The Oregon Convention Center features some wonderful public art and one of my favorites is Principia, the world’s largest Foucault Pendulum. The Convention Center’s art guide says this about the piece “The dramatic Foucalt pendulum hangs from the north tower and swings across a 40’ halo of suspended gilded rays. Directly below, a 40’ blue terrazzo floor is inlaid with brass rings and colored stone “planets” depicting a fantasy solar system.”. It is a beautiful creation and I suspect that many people don’t notice it gently swaying over head nor the terrazzo floor underfoot.
Very short videos can be seen here and here. A brief explanation of the history and importance of the Foucault Pendulum can be found on Wikipedia. A fun way to see the art is to go to the convention center’s 360 page and look at the Exhibit Space, Pre-conference Halls A & B.
Holladay Park at the NE 11th Ave & Holladay St. in Portland, Oregon is named after its creator, Benjamin Holladay who was “a sharpster, a con man, and a rake” according to the City of Portland Parks and Recreation Department. The park occupies an entire city block and features three cast-bronze sculptures by artist Tad Savinar and a spouting fountain (I just got caught once!) designed by designed by Tim Clemen and Murase Associates.
Auburn has some terrific public art and today I braved the cold rain to capture two of the best. The delightful piece is called “Gear Ball” and it is by Jenny Ellsworth. It is made of truck parts and is part of the Auburn Downtown Sculpture Gallery.
Greg Bartol and Deborah Drllevich’s Silverware Ostrich earned the People’s Choice award in 2015. It is a great piece from a car drive by, but I’m so glad I got out of the car to really take a look at it. It is made out of silverware!
More about art in Auburn can be found here. I plan to go back when the weather turn nice (hopefully soon!) and see all the other pieces!
There was a rally today (2/25) against Washington State Initiative 1552, which would “repeal critical protections for transgender Washingtonians” (Source). The news reports that there were over 2,000 people there and I readily believe that. I was delighted to see many people I know there supporting themselves and their transgendered friends and family. I started at the railing, but moved up to the sky bridge, where the view was better, though it was more difficult to hear (of course).
I was standing on the sky bridge when a young mother came out with her child who was maybe three. They walked over to see the cheering crowd and she turn to her child and said “look how many people love us!”. It was a lovely moment.
Later I found my first Tacoma Rocks Rock which I later hid. Oh and there is a photo of a flower on my table at lunch and some of the old buildings on the University of Washington Campus.
Dear husband and I were recently in West Seattle and I took the chance to check out some folk art, roadside attractions. The first stop was at 5274 44th Ave. SW, Seattle, WA and that home had some wonderful tree carvings in the front. Dear husband especially enjoyed the fairy hanging out on the chimney. The roadside attraction info can be found here. This is a private residence, but the art can readily be seen from the street.

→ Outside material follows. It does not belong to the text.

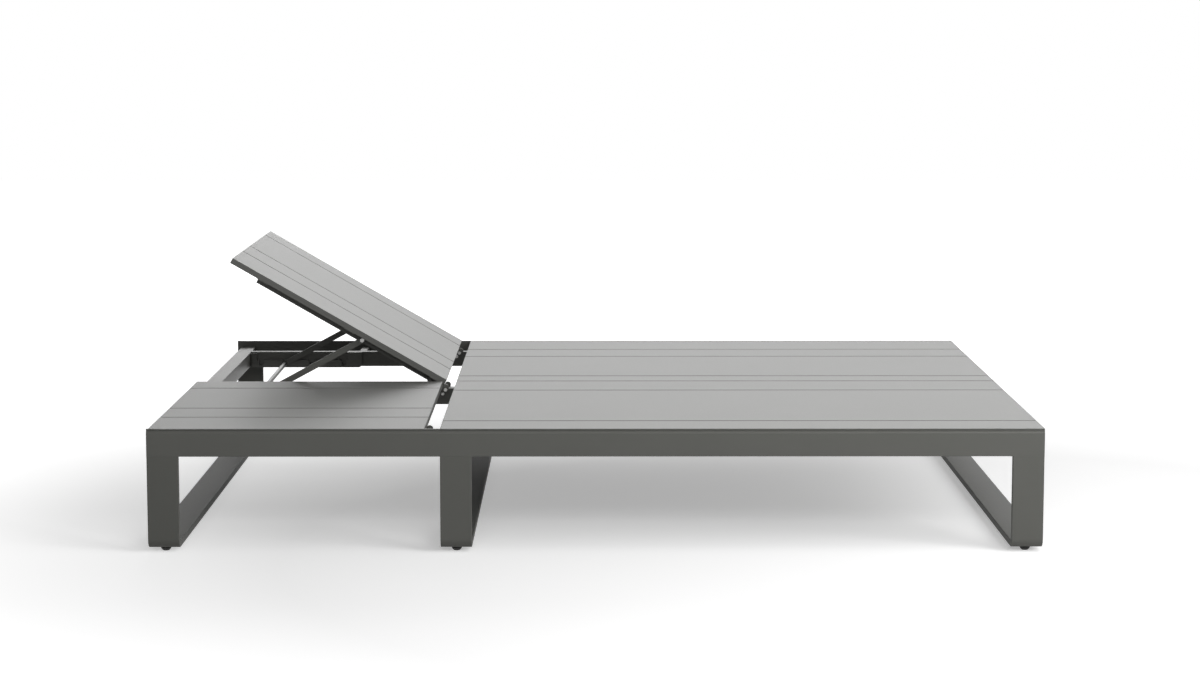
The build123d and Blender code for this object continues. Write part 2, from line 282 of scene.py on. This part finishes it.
def metal(name, colour, roughness, stretch):
    """Bare metal with fine drawn lines."""
    material, tree, place = new_material(name)
    mapping = tree.nodes.new("ShaderNodeMapping")
    mapping.inputs["Scale"].default_value = stretch
    tree.links.new(place, mapping.inputs["Vector"])
    lines = noise(tree, mapping.outputs["Vector"], *METAL_LINES_NOISE)
    tone = remap(tree, noise(tree, place, *METAL_MOTTLE_NOISE), NOISE_SPAN, METAL_MOTTLE)
    principled(
        tree,
        tinted(tree, colour, tone),
        spread(tree, lines, roughness, METAL_SPREAD),
        bumped(tree, lines, *METAL_BUMP, rounded(tree, METAL_EDGE_RADIUS)),
        Metallic=1.0,
    )
    return material


def moulded(name, colour, roughness):
    """Matt moulded plastic with a fine stipple."""
    material, tree, place = new_material(name)
    stipple = noise(tree, place, *PLASTIC_STIPPLE_NOISE)
    tone = remap(tree, noise(tree, place, *PLASTIC_MOTTLE_NOISE), NOISE_SPAN, PLASTIC_MOTTLE)
    principled(
        tree,
        tinted(tree, colour, tone),
        remap(tree, stipple, NOISE_SPAN, roughness),
        bumped(tree, stipple, *PLASTIC_BUMP),
    )
    return material


MATERIALS = {
    # board_coat and frame_coat are one powder coat in two colours; the boards' lighter one is
    # painted light for their lit tops.
    "board": coat("board_coat", BOARD_COLOUR, BOARD_ROUGHNESS, BOARD_IOR, *BOARD_EDGE),
    "frame": coat("frame_coat", FRAME_COLOUR, FRAME_ROUGHNESS, FRAME_IOR, *FRAME_EDGE),
    "leg": coat("leg_coat", FRAME_COLOUR, LEG_ROUGHNESS, FRAME_IOR, *FRAME_EDGE),
    "crossbar": metal("crossbar_metal", CROSSBAR_COLOUR, CROSSBAR_ROUGHNESS, CROSSBAR_STRETCH),
    "steel": metal("fastener_steel", STEEL_COLOUR, STEEL_ROUGHNESS, STEEL_STRETCH),
    "glide": moulded("glide_plastic", GLIDE_COLOUR, GLIDE_ROUGHNESS),
}


def kind_of(node):
    if node == "glides":
        return "glide"
    if "crossbar" in node:
        return "crossbar"
    if "bolts" in node:
        return "steel"
    if node.endswith("leg"):
        return "leg"
    return "board" if "board" in node else "frame"


def dress_nodes():
    for name, node in frame["nodes"].items():
        node.data.materials.clear()
        node.data.materials.append(MATERIALS[kind_of(name)])


def mesh_object(name, bm, material, smooth=True):
    mesh = bpy.data.meshes.new(name)
    bmesh.ops.recalc_face_normals(bm, faces=bm.faces)
    bm.to_mesh(mesh)
    bm.free()
    for polygon in mesh.polygons:
        polygon.use_smooth = smooth
    mesh.materials.append(material)
    piece = bpy.data.objects.new(name, mesh)
    bpy.context.scene.collection.objects.link(piece)
    return piece


def ring(bm, points):
    return [bm.verts.new(point) for point in points]


def join_rings(bm, low, high):
    for index, vertex in enumerate(low):
        after = (index + 1) % len(low)
        bm.faces.new((vertex, low[after], high[after], high[index]))


def close_rings(bm, rings):
    """A closed form through rings of points, with a face over the first and the last."""
    for low, high in zip(rings[:-1], rings[1:]):
        join_rings(bm, low, high)
    bm.faces.new(reversed(rings[0]))
    bm.faces.new(rings[-1])


def circle(radius, height, sides):
    turns = [2 * math.pi * index / sides for index in range(sides)]
    return [Vector((radius * math.cos(turn), radius * math.sin(turn), height)) for turn in turns]


def hexagon(flats, height, sides):
    """A hexagon with as many points as a circle, so that the two join with quads."""
    points = []
    for corner in circle(1.0, height, sides):
        turn = math.atan2(corner.y, corner.x) % (math.pi / 3)
        reach = flats / 2 / math.cos(turn - math.pi / 6)
        points.append(Vector((corner.x * reach, corner.y * reach, height)))
    return points


def add_screw(bm, seat, direction):
    """A button head with a hexagon socket, on a face that looks along Y."""
    top = SCREW_HEAD[-1][1]
    outlines = [circle(radius, height, SCREW_SIDES) for radius, height in SCREW_HEAD]
    outlines.append(hexagon(SOCKET_FLATS, top, SCREW_SIDES))
    outlines.append(hexagon(SOCKET_FLATS, top - SOCKET_DEPTH, SCREW_SIDES))
    turn = Vector((0.0, 0.0, 1.0)).rotation_difference(Vector((0.0, direction, 0.0)))
    close_rings(bm, [ring(bm, [turn @ point + seat for point in outline]) for outline in outlines])


def islands(node):
    """The lowest and highest corners of each separate solid of a node."""
    bm = bmesh.new()
    bm.from_mesh(node.data)
    bmesh.ops.remove_doubles(bm, verts=bm.verts, dist=MERGE_DISTANCE)
    left = set(bm.verts)
    boxes = []
    while left:
        front = [left.pop()]
        found = list(front)
        while front:
            near = {edge.other_vert(vertex) for vertex in front for edge in vertex.link_edges} & left
            left -= near
            front = list(near)
            found += front
        columns = list(zip(*[vertex.co for vertex in found]))
        low = Vector([min(column) for column in columns])
        high = Vector([max(column) for column in columns])
        boxes.append((low, high))
    bm.free()
    return sorted(boxes, key=lambda box: box[0].y)


def open_face(low, high, middle):
    """The face of a plate that looks towards the middle of its bay: its Y and direction."""
    return (high.y, 1.0) if low.y < middle else (low.y, -1.0)


def add_screws():
    """The screws of the hinge plates, on the faces that look into the bays."""
    hinges = {joint["name"]: Vector(joint["pos_m"]) for joint in frame["joints"]}
    plates = islands(frame["nodes"]["hinge_plates"])
    for side in ("front", "rear"):
        hinge = hinges[f"{side}_backrest_hinge"]
        bm = bmesh.new()
        for low, high in plates:
            middle = (low + high) / 2
            if abs(middle.y - hinge.y) < PLATE_REACH:
                face, direction = open_face(low, high, hinge.y)
                for along, up in PLATE_SCREWS:
                    add_screw(bm, Vector((hinge.x + along, face, hinge.z + up)), direction)
        screws = mesh_object(f"{side}_plate_screws", bm, MATERIALS["steel"], smooth=False)
        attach(screws, "frame")


def add_glides():
    """Moulded glides with a recessed sole and a neck, in place of the plain ones."""
    outlines = [circle(radius, height, GLIDE_SIDES) for radius, height in GLIDE_PROFILE]
    bm = bmesh.new()
    for low, high in islands(frame["nodes"]["glides"]):
        centre = (low + high) / 2
        centre.z = 0.0
        close_rings(bm, [ring(bm, [point + centre for point in outline]) for outline in outlines])
    glides = mesh_object("moulded_glides", bm, MATERIALS["glide"])
    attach(glides, "frame")
    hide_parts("glides")


def area_light(name, place, aim, size, watts):
    data = bpy.data.lights.new(name, "AREA")
    data.shape = "RECTANGLE"
    data.size, data.size_y = size
    data.energy = watts
    lamp = bpy.data.objects.new(name, data)
    lamp.location = place
    lamp.rotation_euler = (Vector(aim) - Vector(place)).to_track_quat("-Z", "Y").to_euler()
    bpy.context.scene.collection.objects.link(lamp)


def seen_white(tree):
    """1 for what the camera, a reflection or a view through glass sees, otherwise 0."""
    path = tree.nodes.new("ShaderNodeLightPath")
    value = path.outputs["Is Camera Ray"]
    for kind in ("Is Glossy Ray", "Is Transmission Ray"):
        value = combine(tree, "MAXIMUM", value, path.outputs[kind])
    return value


def light_room():
    """A soft studio with four large lamps, white to the camera and in reflections."""
    world = bpy.data.worlds.new("room")
    bpy.context.scene.world = world
    world.use_nodes = True
    tree = world.node_tree
    tree.nodes.clear()
    background = tree.nodes.new("ShaderNodeBackground")
    background.inputs["Color"].default_value = WHITE
    strength = remap(tree, seen_white(tree), (0.0, 1.0), (ROOM_STRENGTH, 1.0))
    tree.links.new(strength, background.inputs["Strength"])
    output = tree.nodes.new("ShaderNodeOutputWorld")
    tree.links.new(background.outputs["Background"], output.inputs["Surface"])
    for name, lamp in LAMPS.items():
        area_light(name, *lamp)


def paper_shader(tree, place):
    """Pale paper that keeps a shadow."""
    shader = tree.nodes.new("ShaderNodeBsdfDiffuse")
    tone = remap(tree, noise(tree, place, *PAPER_NOISE), NOISE_SPAN, PAPER_MOTTLE)
    tree.links.new(tinted(tree, FLOOR_COLOUR, tone), shader.inputs["Color"])
    return shader.outputs["BSDF"]


def glow_shader(tree, place):
    """A glow that only the camera and reflections see, brighter away from the lounger: painted
    light, lower near the lounger as a painted shade around it.
    """
    away = tree.nodes.new("ShaderNodeVectorMath")
    away.operation = "DISTANCE"
    away.inputs[1].default_value = GLOW_CENTRE
    tree.links.new(place, away.inputs[0])
    rise = remap(tree, away.outputs["Value"], GLOW_REACH, GLOW_RANGE)
    shader = tree.nodes.new("ShaderNodeEmission")
    tree.links.new(combine(tree, "MULTIPLY", rise, seen_white(tree)), shader.inputs["Strength"])
    return shader.outputs["Emission"]


def lay_floor():
    """A floor that turns white away from the lounger and is clear from below."""
    material, tree, place = new_material("floor_paper")
    both = tree.nodes.new("ShaderNodeAddShader")
    tree.links.new(paper_shader(tree, place), both.inputs[0])
    tree.links.new(glow_shader(tree, place), both.inputs[1])
    clear_below = tree.nodes.new("ShaderNodeMixShader")
    underside = tree.nodes.new("ShaderNodeNewGeometry").outputs["Backfacing"]
    clear = tree.nodes.new("ShaderNodeBsdfTransparent").outputs["BSDF"]
    tree.links.new(underside, clear_below.inputs["Fac"])
    tree.links.new(both.outputs["Shader"], clear_below.inputs[1])
    tree.links.new(clear, clear_below.inputs[2])
    show(tree, clear_below.outputs["Shader"])

    bm = bmesh.new()
    corners = ((-1, -1, 0), (1, -1, 0), (1, 1, 0), (-1, 1, 0))
    bm.faces.new(ring(bm, [Vector(corner) * FLOOR_REACH for corner in corners]))
    mesh_object("floor", bm, material, smooth=False)


def set_camera():
    data = bpy.data.cameras.new("camera")
    data.sensor_width = SENSOR_WIDTH_MM
    data.lens = FOCAL_PX / IMAGE_WIDTH_PX * SENSOR_WIDTH_MM
    camera = bpy.data.objects.new("camera", data)
    camera.location = CAMERA_PLACE
    camera.rotation_euler = (math.pi / 2 - CAMERA_PITCH, 0.0, -CAMERA_YAW)
    bpy.context.scene.collection.objects.link(camera)
    bpy.context.scene.camera = camera


dress_nodes()
add_screws()
add_glides()
lay_floor()
light_room()
set_camera()
bpy.context.scene.view_settings.view_transform = "Standard"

The second stop was the nearby Walker Rock Garden at 5407 37th SW, Seattle, WA. I remember going to see this rock garden more than 20 years ago when it was open one Mother’s Day. I was so impressed. Here are some older photos from when I begged a peek. The amazing rockery was created by Milton and Florence Walker and the property has since sold. I’m not sure of any future plans, but it would be so wonderful if it was again opened up to the public on special occasions. The roadside attraction information can be found here and there is an Atlas Obscura entry, with some good photos, that can be found here. This is a private residence and not open to the public.

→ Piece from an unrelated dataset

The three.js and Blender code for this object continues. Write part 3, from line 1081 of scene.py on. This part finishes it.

Today was the celebration of the Lunar New Year in Tacoma’s Lincoln District and I took the chance to snap some photos of the new signage that reflects the revitalization of the district. An article on the revitalization project can be found here. I love this district and am really looking forward to how the revitalization project proceeds. It was also a joy to see how some of the more recent immigrants are positively shaping the country.
I’ve been meaning to visit Art House Café at 111 North Tacoma Avenue in Tacoma’s Stadium District for ages. And this weekend I finally got around to it. The service was pitch perfect and the food was amazing. I had a bacon and onion stuffed bisquit with an egg on top, It didn’t look huge, but it was so rich and filling that I didn’t finish. The restaurant has charming space with featured art on the walls and an unexpected upstairs with a meeting room. Their website is here.
I read about the “Colored” art exhibit located in the Carpenters Building at 1328 Fawcett Avenue, Tacoma, on the King 5 News Website. Dear daughter, her friend and I arrived around 4, which apparently was well after it had closed for the day. When I mentioned that dear daughter was returning to college and that this was her only chance to see the exhibit, they kindly allowed us to go through. It was a great exhibit and I plan to go back and spend more time. The murals, by Chris Jordan, were painted in inverted colors. We looked at them normally and then with our iPhones set to reverse colors and the difference was amazing. Chris Jordan even spared us a moment to visit with us about his art. When I go back I’ll be sure to spend more time and to appreciate the other artists as well.
My understanding is that the exhibit has been extended to run an extra few weeks.
The exhibition space is in the Carpenters Building which had been the Carpenter’s Union Hall which was designed by McGuire and Muri, architects and was constructed in 1955. The Kiro article said “The inside ones (murals) will soon be hidden by the upcoming Carpenters hall renovation“.